7. Ms. Kiran Suri, learned Senior Counsel appearing for the other Appellants adopted the submissions made by Mr. Vikas Singh. She further submitted that the Appellants in Civil Appeal No. …… of 2016 arising out of SLP (C) No. 20677-20678 of 2016 were not parties to the Writ Petition and the Writ Appeal. They filed SLP (CC) No. 17256-17257 of 2015 against the judgment of the Division Bench dated 24.04.2015 in Writ Appeal No. 204 of 2015. Pursuant to the liberty given by this Court, they filed a Review Petition before the High Court. She also stated that the Appellants secured majority in the elections that were conducted on 17.05.2016 pursuant to interim order passed by the High Court on 24.04.2015. She urges that the High Court judgment warrants interference in view of the fact that the Appellants in Civil Appeal No. ………. of 2016 were already declared elected with substantial majority. Mr. P.S. Patwalia, learned Additional Solicitor General, supported the Appellants and submitted that the judgment of the High Court is required to be set aside as the elections to the Cantonment Board were held and results declared.

8. Mr. Harsh Parashar, Advocate appearing for Respondent No. 1 submitted that one of the objects of the Cantonment Act is removal of encroachments. He supported the judgment of the High Court and submitted that Section 2 (zt) defines ‘residence’ which clearly shows that only lawful residents are entitled for inclusion in the voters list. He also submitted that the judgment of the High Court in Writ Petition No. 7169 of 2008 became final and the Cantonment Board prepared the voters list contrary to Rule 10 (3) of the Rules and the directions issued by the High Court in the said judgment. As the elections to the Cantonment Board were conducted pursuant to an interim order which was made subject to the outcome of the Writ Appeal, no benefit can be claimed by the Appellants from such election. He also submitted that an encroacher on Cantonment land and an inhabitant of an illegal structure cannot claim any right to vote as the statute does not confer such a right. He referred to Rule 55 of the Rules to submit that an election petition cannot be filed for inclusion or non inclusion in the electoral roll. According to him, the Writ Petition challenging the electoral roll was maintainable. As the directions given by the High Court were in conformity with the provisions of the Cantonment Act and the Rules made thereunder, interference with the judgment of the High Court is unwarranted.
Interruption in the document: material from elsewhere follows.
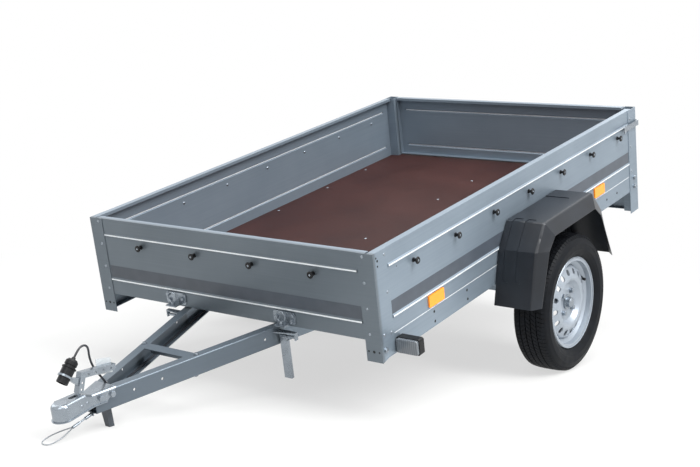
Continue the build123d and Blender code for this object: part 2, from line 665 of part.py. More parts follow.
# Tyres: crown, shoulder, bulging wall and bead of a hollow carcass, mirrored about mid-tread
TYRE_HALF = TYRE_WIDTH / 2
TYRE_SECTION = Plane(
    origin=(AXLE_X, WHEEL_CENTRE_Y, AXLE_Z), x_dir=(0, 1, 0), z_dir=(1, 0, 0)
)
WALL_RADIUS = (RIM_SEAT_RADIUS + TYRE_RADIUS) / 2
BEAD_RADIUS = RIM_SEAT_RADIUS + 2.2
with BuildPart() as tyre:
    with BuildSketch(TYRE_SECTION):
        with BuildLine():
            tread_edge = (TYRE_HALF - 22, TYRE_RADIUS - 4)
            shoulder_foot = (TYRE_HALF - 9, TYRE_RADIUS - 17)
            flange_top = (RIM_HALF_WIDTH + 6, RIM_SEAT_RADIUS + 18)
            bead_toe = (RIM_HALF_WIDTH - 13, BEAD_RADIUS)
            crown_inside = (RIM_HALF_WIDTH - 13, TYRE_RADIUS - TYRE_WALL - 4)
            ThreePointArc(
                (0, TYRE_RADIUS), (tread_edge[0] / 2, TYRE_RADIUS - 1), tread_edge
            )
            ThreePointArc(tread_edge, (TYRE_HALF - 14, TYRE_RADIUS - 9), shoulder_foot)
            ThreePointArc(shoulder_foot, (TYRE_HALF, WALL_RADIUS + 4), flange_top)
            Polyline(
                flange_top,
                (RIM_HALF_WIDTH - 0.4, RIM_SEAT_RADIUS + 14),
                (RIM_HALF_WIDTH - 0.4, BEAD_RADIUS),
                bead_toe,
            )
            wall_foot = (RIM_HALF_WIDTH - 11, BEAD_RADIUS + 16)
            Line(bead_toe, wall_foot)
            ThreePointArc(wall_foot, (TYRE_HALF - TYRE_WALL - 2, WALL_RADIUS + 8), crown_inside)
            Line(crown_inside, (0, TYRE_RADIUS - TYRE_WALL - 4))
            mirror(about=Plane.YZ)
        make_face()
    revolve(axis=SPIN_AXIS)
keep_pair("tyre", tyre.part)


# Mudguards: moulded covers with a wide slanted shoulder and an open outer side
def guard_profile(half_outline):
    """Both halves of a guard outline about the axle, front to rear."""
    front = [(AXLE_X + x, z) for x, z in half_outline]
    rear = [(AXLE_X - x, z) for x, z in reversed(half_outline)]
    return front + rear


GUARD_CUT = 20.0
GUARD_PRESSING = 2.0
GROOVE_SHARES = (0.26, 0.6)
GROOVE_HALF_WIDTH = 16.0
GROOVE_FOOT_Z = 20.0
GROOVE_START = 172.0
PANEL_LENGTH = 225.0
PANEL_WIDTH = 105.0
PANEL_CORNER = 14.0
guard_outer = guard_profile(GUARD_OUTLINE)
guard_lip = guard_profile(GUARD_LIP_OUTLINE)
guard_inner = folded_sheet(guard_outer, GUARD_WALL)[len(guard_outer):][::-1]
guard_lip_inner = folded_sheet(guard_lip, GUARD_WALL)[len(guard_lip):][::-1]
guard_flange = folded_sheet(guard_outer, 45.0)[len(guard_outer):][::-1]


def below(points):
    """The same outline carried on below the guard's lower edges."""
    (first_x, first_z), (last_x, last_z) = points[0], points[-1]
    return [(first_x, first_z - GUARD_CUT)] + points + [(last_x, last_z - GUARD_CUT)]


# The shallow pressings of a guard: two grooves down its front and a panel on its top
guard_pressed = folded_sheet(guard_outer, GUARD_PRESSING)[len(guard_outer):][::-1]
GROOVE_TOP = GUARD_OUTLINE[-1][1] + 2 * GROOVE_HALF_WIDTH
with BuildPart() as guard_grooves:
    with BuildSketch(across(GUARD_INNER_Y)):
        outline(guard_outer)
        outline(guard_pressed, mode=Mode.SUBTRACT)
    extrude(amount=-(GUARD_SHOULDER_Y - GUARD_INNER_Y))
    with BuildSketch(section(AXLE_X + GROOVE_START)):
        for share in GROOVE_SHARES:
            groove_y = GUARD_INNER_Y + share * (GUARD_SHOULDER_Y - GUARD_INNER_Y)
            with Locations((groove_y, (GROOVE_TOP + GROOVE_FOOT_Z) / 2)):
                SlotOverall(GROOVE_TOP - GROOVE_FOOT_Z, 2 * GROOVE_HALF_WIDTH, rotation=90)
    extrude(amount=GUARD_OUTLINE[0][0], mode=Mode.INTERSECT)
with BuildPart() as guard_panel:
    with BuildSketch(level(GUARD_OUTLINE[-1][1] - GUARD_PRESSING)):
        with Locations((AXLE_X, GUARD_INNER_Y)):
            RectangleRounded(PANEL_LENGTH, 2 * PANEL_WIDTH, PANEL_CORNER)
    extrude(amount=2 * GUARD_PRESSING)

with BuildPart() as mudguard:
    with BuildSketch(across(GUARD_INNER_Y)):
        outline(guard_outer)
    extrude(amount=-(GUARD_SHOULDER_Y - GUARD_INNER_Y))
    with BuildSketch(across(GUARD_SHOULDER_Y)):
        outline(guard_outer)
    with BuildSketch(across(GUARD_LIP_Y)):
        outline(guard_lip)
    loft(ruled=True)
    guard_creases = mudguard.edges().filter_by(Axis.Y).filter_by(
        lambda edge: edge.center().Z > GUARD_OUTLINE[0][1] + 1
    )
    guard_shoulder = mudguard.edges().filter_by(
        lambda edge: abs(edge.center().Y - GUARD_SHOULDER_Y) < 0.01
        and edge.center().Z > GUARD_OUTLINE[0][1] + 1
    )
    fillet(guard_creases + guard_shoulder, GUARD_EDGE_RADIUS)
    add(guard_grooves.part, mode=Mode.SUBTRACT)
    add(guard_panel.part, mode=Mode.SUBTRACT)
    with BuildSketch(across(GUARD_INNER_Y + GUARD_WALL)):
        outline(below(guard_inner))
    extrude(amount=-(GUARD_SHOULDER_Y - GUARD_INNER_Y - GUARD_WALL - 2), mode=Mode.SUBTRACT)
    with BuildSketch(across(GUARD_SHOULDER_Y - 2)):
        outline(below(guard_inner))
    with BuildSketch(across(GUARD_LIP_Y + 1)):
        outline(below(guard_lip_inner))
    loft(ruled=True, mode=Mode.SUBTRACT)
    with BuildSketch(across(GUARD_INNER_Y)):
        outline(below(guard_flange))
    extrude(amount=2 * GUARD_WALL, both=True, mode=Mode.SUBTRACT)
keep_pair("mudguard", mudguard.part)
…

9. The endeavour of the First Respondent has been for preparation of voters list for election to the Cantonment Board in accordance with the provisions of the Act and the Rules. He was successful in Writ Petition No. 7169 of 2008 as the High Court directed the preparation of electoral rolls in accordance with Rule 10 (3). When two voters lists were prepared by the authorities, he again approached the High Court by filing a Writ Petition as well as a Contempt for willful disobedience of the directions issued by the High Court in Writ Petition No. 7169 of 2008. The authorities withdrew the separate voters list containing the names of persons residing in houses which were illegally constructed due to which the Writ Petition and the Contempt were closed. Thereafter, the authorities prepared a consolidated voters list in which persons residing in houses with numbers and persons living in illegally constructed houses also were included. The challenge to the said voters list has culminated in the above appeals. The point that falls for our consideration is the right to vote of encroachers and other persons living in illegally constructed houses within a Cantonment area.